Who Should Listen to Red Heat
Anyone interested in Cold War history, Caribbean history, or the long shadow that American foreign policy cast over the region in the mid-twentieth century will find this essential listening. It is particularly well-suited to listeners who enjoyed books like Tim Weiner’s Legacy of Ashes or Odd Arne Westad’s The Cold War, and who want a more regionally focused account that gives the Caribbean leaders genuine agency in the story rather than treating them purely as proxies. Casual history listeners who want something with narrative energy will also find it accessible.
Frequently Asked Questions
Does Red Heat cover all three countries, Cuba, Haiti, and the Dominican Republic, in equal depth?
Cuba dominates the narrative given the Bay of Pigs and Cuban Missile Crisis chapters.

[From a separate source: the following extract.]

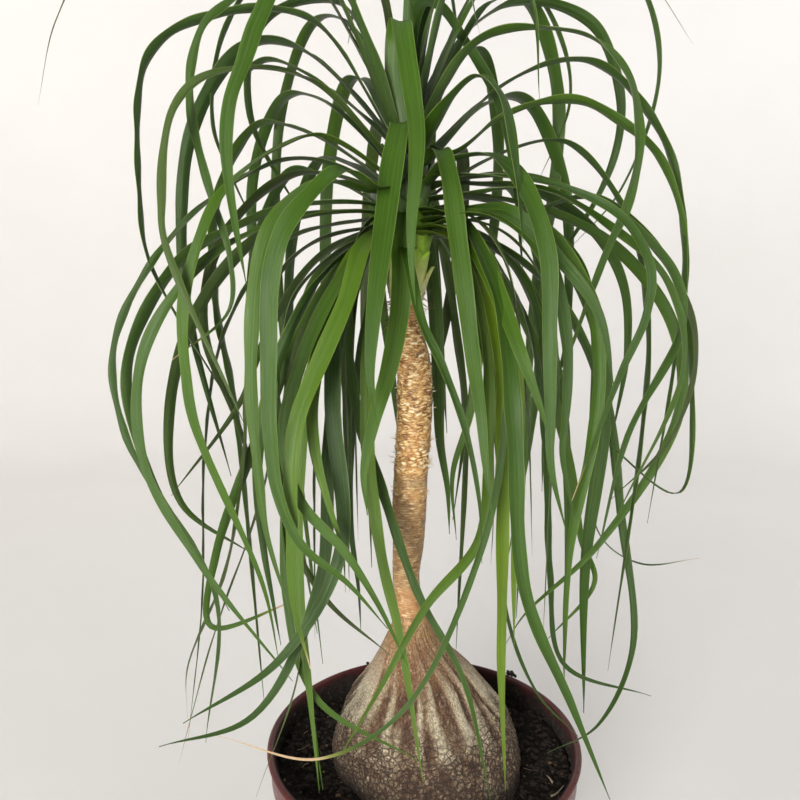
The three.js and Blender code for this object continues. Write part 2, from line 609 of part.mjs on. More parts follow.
// Upper and lower face of a blade are split along the same diagonal.
function bladeSkin(rings) {
  const faces = [];
  for (let r = 0; r + 1 < rings.length; r += 1) {
    const [a, b, c, d] = [0, 1, 2, 3].map((corner) => r * 4 + corner);
    const [e, f, g, h] = [a + 4, b + 4, c + 4, d + 4];
    faces.push([a, b, f], [a, f, e]);
    faces.push([c, d, g], [d, h, g]);
    faces.push([b, c, g], [b, g, f]);
    faces.push([d, a, e], [d, e, h]);
  }
  const last = (rings.length - 1) * 4;
  faces.push([0, 3, 2], [0, 2, 1]);
  faces.push([last, last + 1, last + 2], [last, last + 2, last + 3]);
  return geometryFrom(rings.flat(), faces);
}

// The sheathed top of the stem, from which every leaf grows.
function crownCore() {
  const core = latheUp(
    CROWN_PROFILE.map(([height, radius]) => [radius, TRUNK_TOP + height]),
    CROWN_SIDES,
  );
  core.translate(CROWN_AXIS_X, 0, 0);
  return solidFrom(core);
}

// A pocket closed in among the leaf bases is filled: only the largest skin is kept.
function outerSkin(solid) {
  return solid.decompose().reduce((largest, body) => (body.volume() > largest.volume() ? body : largest));
}

function leafCrownSolid() {
  const rows = [...MEASURED_LEAVES, ...backLeaves(), ...curtainLeaves(), ...youngLeaves()];
  const crown = wasm.Manifold.union([crownCore(), ...rows.map(leafSolid)]);
  return outerSkin(crown.asOriginal().simplify(SKIN_TOLERANCE));
}

const palm = new THREE.Group();

function addNode(name, solid, finish) {
  const mesh = new THREE.Mesh(geometryOf(solid), new THREE.MeshStandardMaterial(finish));
  mesh.name = name;
  palm.add(mesh);
}

addNode("pot", potSolid(), { color: 0x5c2226, roughness: 0.45, metalness: 0 });
addNode("soil", soilSolid(), { color: 0x2b1e15, roughness: 1, metalness: 0 });
addNode("caudex_and_trunk", solidFrom(skinRings(woodRings(0))), {
  color: 0xa9865c,
  roughness: 0.9,
  metalness: 0,
});
addNode("leaf_crown", leafCrownSolid(), { color: 0x3f7526, roughness: 0.5, metalness: 0 });

export default palm;
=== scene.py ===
import math

import bpy
import numpy as np
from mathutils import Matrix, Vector, noise


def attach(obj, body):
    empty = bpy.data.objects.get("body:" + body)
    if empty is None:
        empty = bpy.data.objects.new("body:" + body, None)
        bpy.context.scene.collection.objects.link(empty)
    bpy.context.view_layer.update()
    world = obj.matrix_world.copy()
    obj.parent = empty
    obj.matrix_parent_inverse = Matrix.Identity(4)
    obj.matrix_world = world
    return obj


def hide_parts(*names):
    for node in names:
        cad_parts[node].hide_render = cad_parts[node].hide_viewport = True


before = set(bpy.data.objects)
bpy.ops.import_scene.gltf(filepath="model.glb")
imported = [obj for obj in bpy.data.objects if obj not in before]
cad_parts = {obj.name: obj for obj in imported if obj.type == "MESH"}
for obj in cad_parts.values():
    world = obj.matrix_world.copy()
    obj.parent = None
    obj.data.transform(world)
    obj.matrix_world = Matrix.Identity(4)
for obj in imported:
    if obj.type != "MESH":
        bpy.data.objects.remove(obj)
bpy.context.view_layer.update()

# A potted ponytail palm. Sizes are in millimetres and places are turned into metres by MM.
MM = 0.001

# Camera, as fitted to the rim of the pot in the photograph
PHOTO_SIDE = 800
FOCAL_PIXELS = 720
HORIZON_ROW = 300
CAMERA_PLACE = (-22.8, -650.5, 648.8)
SENSOR_WIDTH = 36

# Sizes shared with the solids
RIM_RADIUS = 150
POT_HEIGHT = 230
FOOT_RADIUS = 98
POT_WALL = 3.5
POT_FLOOR = 5
COLLAR_RADIUS = RIM_RADIUS - 3
COLLAR_HEIGHT = 30
COLLAR_STEP = 5
LIP_HEIGHT = 7
DRAIN_COUNT = 5
DRAIN_RADIUS = 6
DRAIN_CIRCLE = 62
SOIL_TOP = 203
TRUNK_TOP = 646
CROWN_AXIS_X = -17
SHEATH_RADIUS = 15
CROWN_RADIUS = 18
BASE_SPREAD = (0.6, 1)
SPREAD_SHARE = 0.15
TAPER_POWER = 2.6
TAPER_SOFTNESS = 0.9
TURN_SHARES = (0.05, 0.5)
FACE_LEAN = 0.2
STUB_START = 3
STUB_REACH = 14
STUB_RISE = 16
SPAN_SAMPLES = 12

# Leaves placed by rule, as in the solids
GOLDEN_SHARE = 0.618034
GOLDEN_ANGLE = 137.508
POT_CLEARANCE = 18
CREST_PLAY = 20
BACK_LEAVES = 20
BACK_HEADINGS = (10, 170)
BACK_DRIFT = 60
BACK_REACH = (190, 270)
BACK_ROOTS = (690, 785)
BACK_RISE = (40, 135)
BACK_TIPS = (190, 560)
BACK_TUCK = (0.62, 0.98)
BACK_WIDTHS = (11, 17)
BACK_TURN = 60
CURTAINS = [(5, (150, 212), (48, 112)), (4, (-32, 30), (72, 150))]
CURTAIN_ROOTS = (678, 706)
CURTAIN_TIPS = (300, 500)
CURTAIN_SWAY = 0.3
CURTAIN_WIDTHS = (9, 15)
YOUNG_LEAVES = 4
YOUNG_ROOT = 800
YOUNG_REACH = (40, 100)
YOUNG_CRESTS = (900, 955)
YOUNG_WIDTHS = (9, 14)

# Routes as shares of the reach, each with its drop: in mm below the crest, in mm below the root, and as
# a share of the rise.
ARCH_ROUTE = [(0.42, 14), (0.68, 3), (0.93, 70), (1, 170), (0.96, 270)]
CURTAIN_ROUTE = [(0.55, -14), (0.85, 25), (1, 105)]
YOUNG_ROUTE = [(0.22, 0.75), (0.5, 0.2), (0.8, 0), (1.15, 0.5)]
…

Haiti and the Dominican Republic receive substantial attention, particularly in sections covering Duvalier and Trujillo, but the Cuban material is proportionally larger.
Is von Tunzelmann’s approach to the Cold War politically neutral, or does the book have a clear perspective?
The book is critical of US foreign policy in the region and does not present a neutral-both-sides framing. Von Tunzelmann is clear about the failures and cynicism of American intervention. Readers expecting a more sympathetic treatment of US Cold War strategy should be aware of this going in.
How accessible is Red Heat for listeners who are not already familiar with Cold War history?
Very accessible. Von Tunzelmann assumes no prior knowledge and builds context carefully. Reviewers with limited background in the period have consistently found it a clear and engaging introduction.
At nearly twenty hours, does the audiobook maintain its pace throughout, or does it drag in places?
Most reviewers find the pace consistent. The narrative structure follows the chronology of events, which naturally builds in urgency as the Cuban Missile Crisis approaches. The Trujillo and Duvalier sections add variety and prevent the book from becoming too narrowly focused.